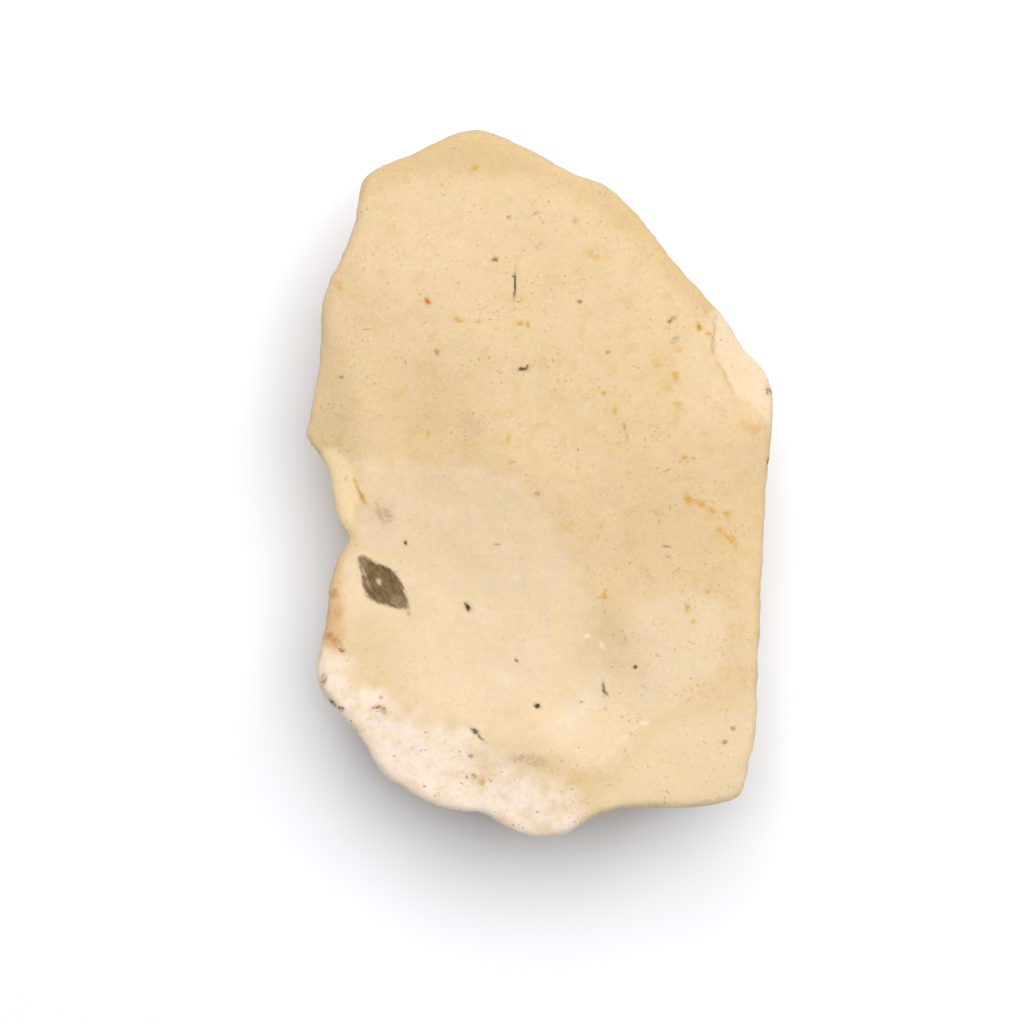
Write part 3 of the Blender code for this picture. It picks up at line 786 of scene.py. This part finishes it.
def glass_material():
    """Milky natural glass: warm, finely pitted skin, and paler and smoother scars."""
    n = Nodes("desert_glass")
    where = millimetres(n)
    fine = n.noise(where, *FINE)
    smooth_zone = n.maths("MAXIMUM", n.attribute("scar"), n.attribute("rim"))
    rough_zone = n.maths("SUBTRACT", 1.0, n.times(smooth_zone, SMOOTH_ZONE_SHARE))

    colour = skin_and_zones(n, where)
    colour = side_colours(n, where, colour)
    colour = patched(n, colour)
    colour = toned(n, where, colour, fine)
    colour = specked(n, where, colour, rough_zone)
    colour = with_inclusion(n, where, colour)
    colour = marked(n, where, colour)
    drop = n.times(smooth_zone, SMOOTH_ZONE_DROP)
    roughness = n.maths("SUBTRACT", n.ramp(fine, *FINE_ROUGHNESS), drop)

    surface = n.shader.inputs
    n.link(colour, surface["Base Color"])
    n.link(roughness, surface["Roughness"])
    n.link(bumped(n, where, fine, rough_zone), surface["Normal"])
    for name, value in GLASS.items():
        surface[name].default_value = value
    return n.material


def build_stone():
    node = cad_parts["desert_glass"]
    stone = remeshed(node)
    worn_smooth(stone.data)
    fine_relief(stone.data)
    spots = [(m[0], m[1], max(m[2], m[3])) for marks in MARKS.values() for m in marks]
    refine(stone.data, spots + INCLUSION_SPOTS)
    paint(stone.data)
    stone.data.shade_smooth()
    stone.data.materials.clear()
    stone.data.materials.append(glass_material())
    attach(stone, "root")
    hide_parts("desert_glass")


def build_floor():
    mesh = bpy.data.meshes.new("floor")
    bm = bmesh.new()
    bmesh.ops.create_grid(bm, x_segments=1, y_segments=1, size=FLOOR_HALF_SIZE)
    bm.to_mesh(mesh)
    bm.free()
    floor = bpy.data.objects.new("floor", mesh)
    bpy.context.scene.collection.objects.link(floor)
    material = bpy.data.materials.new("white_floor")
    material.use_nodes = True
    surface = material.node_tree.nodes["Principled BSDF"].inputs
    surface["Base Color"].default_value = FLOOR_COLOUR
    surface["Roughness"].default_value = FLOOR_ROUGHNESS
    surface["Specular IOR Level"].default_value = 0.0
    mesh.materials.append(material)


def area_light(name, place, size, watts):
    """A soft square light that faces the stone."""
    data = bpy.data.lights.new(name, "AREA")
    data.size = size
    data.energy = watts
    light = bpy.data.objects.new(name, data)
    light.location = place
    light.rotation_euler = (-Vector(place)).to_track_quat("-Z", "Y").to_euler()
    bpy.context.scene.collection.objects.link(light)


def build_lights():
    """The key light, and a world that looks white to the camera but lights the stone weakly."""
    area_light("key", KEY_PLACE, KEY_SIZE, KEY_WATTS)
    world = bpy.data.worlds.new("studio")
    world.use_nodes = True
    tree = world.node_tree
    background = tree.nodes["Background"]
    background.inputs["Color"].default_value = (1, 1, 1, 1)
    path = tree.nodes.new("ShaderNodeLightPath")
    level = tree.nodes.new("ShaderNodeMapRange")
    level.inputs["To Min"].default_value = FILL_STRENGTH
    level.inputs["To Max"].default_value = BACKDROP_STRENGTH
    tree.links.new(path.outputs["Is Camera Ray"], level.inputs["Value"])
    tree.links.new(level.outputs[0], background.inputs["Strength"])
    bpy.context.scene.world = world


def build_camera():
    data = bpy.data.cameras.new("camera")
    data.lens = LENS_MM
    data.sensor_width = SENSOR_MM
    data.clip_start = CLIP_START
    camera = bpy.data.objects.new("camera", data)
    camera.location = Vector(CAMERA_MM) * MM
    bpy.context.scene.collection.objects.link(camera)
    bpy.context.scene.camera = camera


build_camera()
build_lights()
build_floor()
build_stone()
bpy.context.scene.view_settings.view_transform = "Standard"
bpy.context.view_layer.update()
☆ ☆ ☆
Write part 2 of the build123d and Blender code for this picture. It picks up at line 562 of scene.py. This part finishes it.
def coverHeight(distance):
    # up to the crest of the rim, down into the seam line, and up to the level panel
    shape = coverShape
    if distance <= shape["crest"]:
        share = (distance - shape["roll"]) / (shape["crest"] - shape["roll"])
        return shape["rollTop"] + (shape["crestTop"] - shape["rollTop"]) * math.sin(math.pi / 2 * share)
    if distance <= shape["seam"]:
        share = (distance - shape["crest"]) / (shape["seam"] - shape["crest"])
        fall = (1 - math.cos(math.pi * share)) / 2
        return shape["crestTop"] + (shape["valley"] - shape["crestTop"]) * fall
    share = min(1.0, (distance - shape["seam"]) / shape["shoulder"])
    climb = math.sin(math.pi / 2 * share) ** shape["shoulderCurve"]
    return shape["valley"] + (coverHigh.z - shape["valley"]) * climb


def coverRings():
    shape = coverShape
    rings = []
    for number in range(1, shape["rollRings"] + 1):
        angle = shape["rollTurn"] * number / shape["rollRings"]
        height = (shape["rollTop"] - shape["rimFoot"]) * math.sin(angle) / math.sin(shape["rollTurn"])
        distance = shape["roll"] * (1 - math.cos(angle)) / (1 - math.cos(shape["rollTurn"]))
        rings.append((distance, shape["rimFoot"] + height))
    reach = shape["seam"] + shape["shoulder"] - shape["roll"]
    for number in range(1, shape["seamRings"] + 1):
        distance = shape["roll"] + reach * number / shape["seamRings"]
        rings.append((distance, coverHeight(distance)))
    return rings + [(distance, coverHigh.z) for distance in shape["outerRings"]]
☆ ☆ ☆
» **YOUR INSTRUCTIONS**: Above are the records; from them, give again exactly the lines from the one containing "Write part 3" to the one containing "1.0, n.times(smooth_zone, SMOOTH_ZONE_SHARE))", both lines included, and nothing more.

» **ANSWER BELOW**:
Write part 3 of the Blender code for this picture. It picks up at line 786 of scene.py. This part finishes it.
def glass_material():
    """Milky natural glass: warm, finely pitted skin, and paler and smoother scars."""
    n = Nodes("desert_glass")
    where = millimetres(n)
    fine = n.noise(where, *FINE)
    smooth_zone = n.maths("MAXIMUM", n.attribute("scar"), n.attribute("rim"))
    rough_zone = n.maths("SUBTRACT", 1.0, n.times(smooth_zone, SMOOTH_ZONE_SHARE))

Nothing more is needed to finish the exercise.